You’ve played so many and such contrasting characters — do you worry that you’ll get typecast if you stay with one character too long? ‘Maybe it’s a form of running away,’ he says. ‘Maybe I’m fearful of being pinned down. It’s a pretty amateur approach, a bit of this, a bit of that, isn’t it?’ It’s a great English tradition, I say. He smiles, ‘Yes, I suppose it is.’

One of the most attractive things about Allam (when he’s warmed up) is that he takes acting so lightly: for him it’s fun; a challenge but not one to overdramatise. When I become embarrassingly over-earnest about the process of acting, he says in a kindly voice: ‘Listen, it’s only a game! Children do it all the time. When I watch my sons play, I think, God, acting’s the most natural thing in the world. They take the Star Wars characters and say, “Let’s pretend that I’m Hans and you’re Luke and that we’re on this planet,” etc. They direct themselves, too — they step outside their roles to decide the plot, then they’re right back into it.’ Acting — it’s child’s play.

Is it just as fun to act on TV? ‘Yes, it is, actually,’ says Allam, who was superb as the MP Peter Mannion in The Thick of It. ‘But the problem is, they haven’t got the budget for good drama. It’s all “reality” TV now.’ He rolls his eyes. I say: every time I turn on the TV it’s showing a medical show called Embarrassing Bodies. Allam become animated: ‘I know! Isn’t it extraordinary! I had to switch it off the other day because it was putting me off my dinner. There was this woman with a strange cat-flap over her arse. Everyone’s just desperate to be on TV — I mean, I know how they feel, but I hope I wouldn’t go that far!’ Roger Allam and I, we’re getting on! My ten-year-old self is thrilled.

So, perhaps it’s safe to return to Falstaff, to end where we began. What’s it like trying to inhabit the old rogue? ‘God, he talks a lot!’ says Allam,

How did you begin to research him? ‘I started to look around for people he might be a bit like, garrulous men, storytellers. I started thinking about Billy Connolly, actually; the way he tells shaggy-dog stories, captures an audience, his zest. And George Melly, he’s another one.’
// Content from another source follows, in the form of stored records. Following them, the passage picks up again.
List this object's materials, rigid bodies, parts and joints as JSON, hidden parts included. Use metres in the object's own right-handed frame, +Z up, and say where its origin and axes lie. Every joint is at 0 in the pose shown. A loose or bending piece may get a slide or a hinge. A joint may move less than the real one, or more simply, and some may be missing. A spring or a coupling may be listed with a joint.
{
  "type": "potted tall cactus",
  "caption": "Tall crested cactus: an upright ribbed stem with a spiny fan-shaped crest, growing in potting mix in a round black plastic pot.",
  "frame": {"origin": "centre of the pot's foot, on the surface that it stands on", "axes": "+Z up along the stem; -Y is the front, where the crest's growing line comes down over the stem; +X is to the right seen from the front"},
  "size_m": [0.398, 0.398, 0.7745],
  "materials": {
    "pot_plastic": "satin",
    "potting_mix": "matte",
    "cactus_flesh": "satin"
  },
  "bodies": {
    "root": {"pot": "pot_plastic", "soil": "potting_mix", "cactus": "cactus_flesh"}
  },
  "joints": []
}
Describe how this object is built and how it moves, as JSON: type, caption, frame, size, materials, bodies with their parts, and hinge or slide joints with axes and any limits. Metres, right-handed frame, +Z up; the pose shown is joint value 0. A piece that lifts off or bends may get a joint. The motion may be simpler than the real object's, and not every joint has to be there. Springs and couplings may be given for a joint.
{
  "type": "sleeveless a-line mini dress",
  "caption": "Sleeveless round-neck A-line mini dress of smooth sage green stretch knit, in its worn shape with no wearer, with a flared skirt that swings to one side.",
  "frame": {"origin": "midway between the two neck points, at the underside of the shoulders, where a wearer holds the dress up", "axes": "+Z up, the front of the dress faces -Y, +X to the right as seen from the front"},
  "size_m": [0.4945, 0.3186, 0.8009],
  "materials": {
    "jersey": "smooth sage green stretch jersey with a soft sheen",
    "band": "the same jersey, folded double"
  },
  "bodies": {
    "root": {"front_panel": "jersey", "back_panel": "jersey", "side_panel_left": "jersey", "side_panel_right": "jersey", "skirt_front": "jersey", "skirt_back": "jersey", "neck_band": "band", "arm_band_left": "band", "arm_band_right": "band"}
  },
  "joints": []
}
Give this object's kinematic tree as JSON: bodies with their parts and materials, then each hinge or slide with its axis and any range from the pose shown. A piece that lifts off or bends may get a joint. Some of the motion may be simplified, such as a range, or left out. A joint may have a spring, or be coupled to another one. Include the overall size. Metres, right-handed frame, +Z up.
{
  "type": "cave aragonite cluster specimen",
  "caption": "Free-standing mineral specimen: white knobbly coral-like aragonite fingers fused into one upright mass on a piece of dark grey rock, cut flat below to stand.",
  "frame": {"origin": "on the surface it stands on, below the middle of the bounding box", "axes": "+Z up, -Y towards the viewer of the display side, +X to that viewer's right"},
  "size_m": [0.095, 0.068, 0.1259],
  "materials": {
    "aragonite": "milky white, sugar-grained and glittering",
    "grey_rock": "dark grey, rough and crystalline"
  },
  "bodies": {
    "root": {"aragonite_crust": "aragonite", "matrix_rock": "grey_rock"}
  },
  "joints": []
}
But Falstaff is a tragic figure really, isn’t he? He’s not as jolly as he makes out? ‘Like many a heavy drinker, Falstaff can be absolutely the life and soul, then suddenly be in a dark, lonely place,’ says Allam. ‘Well, think about the world he lived in. London was chaos — death everywhere. Look.’ Allam points out of the window, down the glittering Thames. ‘There would have been 30 or 40 severed heads on London Bridge. Some traveller to Europe described it. It’s incredible. You’d need a drink in those dark times, wouldn’t you? Imagine the theatre-goers: “Shall we go and see a play, darling? Oh, look, someone new’s been executed! Perhaps we could stop off at Bedlam and have a laugh at the mad people on the way?”’ Allam laughs, darkly.

Is there anything of Falstaff in your character? ‘Me? Oh, I’m not a creature of excess,’ he says. ‘I’m half-hearted, an amateur compared with him!’ I’m not entirely sure I believe him.